RAW DATA:

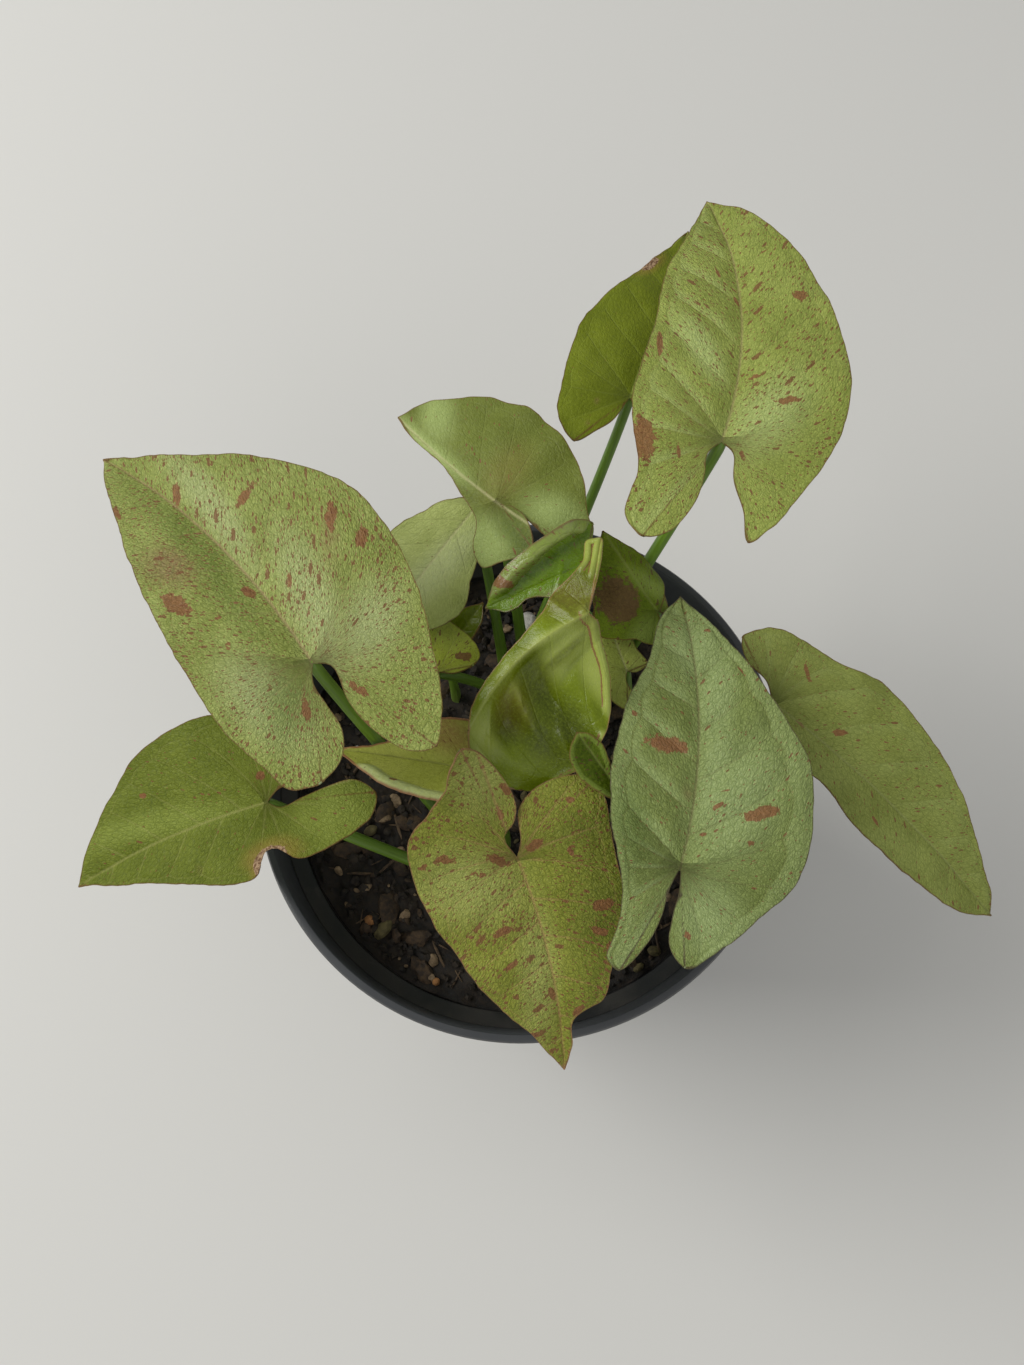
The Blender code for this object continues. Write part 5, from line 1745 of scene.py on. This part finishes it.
@dataclass
class Studio:
    """Floor, lights and camera."""

    focal: float = 1250.0
    image_height: float = 1365.0
    sensor: float = 36.0
    eye: Place = (-2.1, -60.0, 414.8)
    tilt: float = 15.17

    def camera(self) -> None:
        """A camera above the plant, leaning back a little, as in the photograph."""
        lens = bpy.data.cameras.new("camera")
        lens.sensor_width = self.sensor
        lens.lens = self.sensor * self.focal / self.image_height
        lens.clip_start, lens.clip_end = 0.01, 20
        made = bpy.data.objects.new("camera", lens)
        made.location = [v * MM for v in self.eye]
        made.rotation_euler = (math.radians(self.tilt), 0, 0)
        bpy.context.scene.collection.objects.link(made)
        bpy.context.scene.camera = made

    def floor(self) -> None:
        """A plain pale floor."""
        bpy.ops.object.select_all(action="DESELECT")
        bpy.ops.mesh.primitive_plane_add(size=8)
        floor = bpy.context.active_object
        floor.name = "floor"
        floor.data.materials.append(Skin("floor_white").finished((0.60, 0.59, 0.56, 1), 0.85))

    def lamp(self, name: str, place: Place, size: float, power: float, tint: Colour) -> None:
        """A square soft lamp that points at the plant.

        Args:
            name: Its name.
            place: Its place in metres.
            size: The length of its sides in metres.
            power: Its power in watts.
            tint: The colour of its light.
        """
        light = bpy.data.lights.new(name, "AREA")
        light.shape, light.size, light.energy, light.color = "SQUARE", size, power, tint
        made = bpy.data.objects.new(name, light)
        made.location = place
        aim = Vector((0, 0, 0.12)) - Vector(place)
        made.rotation_euler = aim.to_track_quat("-Z", "Y").to_euler()
        bpy.context.scene.collection.objects.link(made)

    def lights(self) -> None:
        """A large window-like lamp from the left, a weak one opposite, and an even sky."""
        self.lamp("window", (-0.95, 0.25, 0.95), 0.9, 15.0, (1.0, 1.0, 0.98))
        self.lamp("fill", (0.5, -0.9, 1.0), 1.2, 3.0, (1.0, 0.98, 0.94))
        world = bpy.data.worlds.new("studio")
        world.use_nodes = True
        back = world.node_tree.nodes["Background"]
        back.inputs["Color"].default_value = (0.97, 0.985, 1.0, 1)
        back.inputs["Strength"].default_value = 0.45
        bpy.context.scene.world = world
        bpy.context.scene.view_settings.view_transform = "Standard"

    def build(self) -> None:
        """Everything round the plant."""
        self.camera()
        self.floor()
        self.lights()


def keep(piece: bpy.types.Object, slot: Slot, *nodes: str) -> None:
    """Ties a finished piece to the part.

    Args:
        piece: The finished object.
        slot: The record's slot that its finish belongs to; not used.
        nodes: The solids that it stands for.
    """
    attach(piece, "root")
    if nodes:
        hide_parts(*nodes)
    LOG.info("%s: %d faces", piece.name, len(piece.data.polygons))


def main() -> None:
    """Builds the plant, piece by piece."""
    logging.basicConfig(level=logging.INFO, format="%(message)s")
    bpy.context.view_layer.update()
    Studio().build()
    keep(Pot().build(), Slot.POT, "pot")
    mix = PottingMix()
    keep(mix.bed(), Slot.MIX, "potting_mix")
    clear = [(*leaf.foot, leaf.stalk) for leaf in LEAVES]
    clear += [(*place, Crown.radius) for place in CROWNS.values()]
    for bits in BITS:
        keep(mix.scatter(bits, clear), Slot.MIX)
    for name, place in CROWNS.items():
        keep(Crown(name, place).build(), Slot.CROWN, name)
    stem = StalkFinish().material()
    for leaf in LEAVES:
        keep(LeafPiece(leaf, leaf.fineness).build(stem), leaf.finish.slot, leaf.name)


if __name__ == "__main__":
    main()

AIM OF THE EXERCISE: Of the lines above, how many hold the string "from"? Answer with only the number.

TASK SOLUTION: 2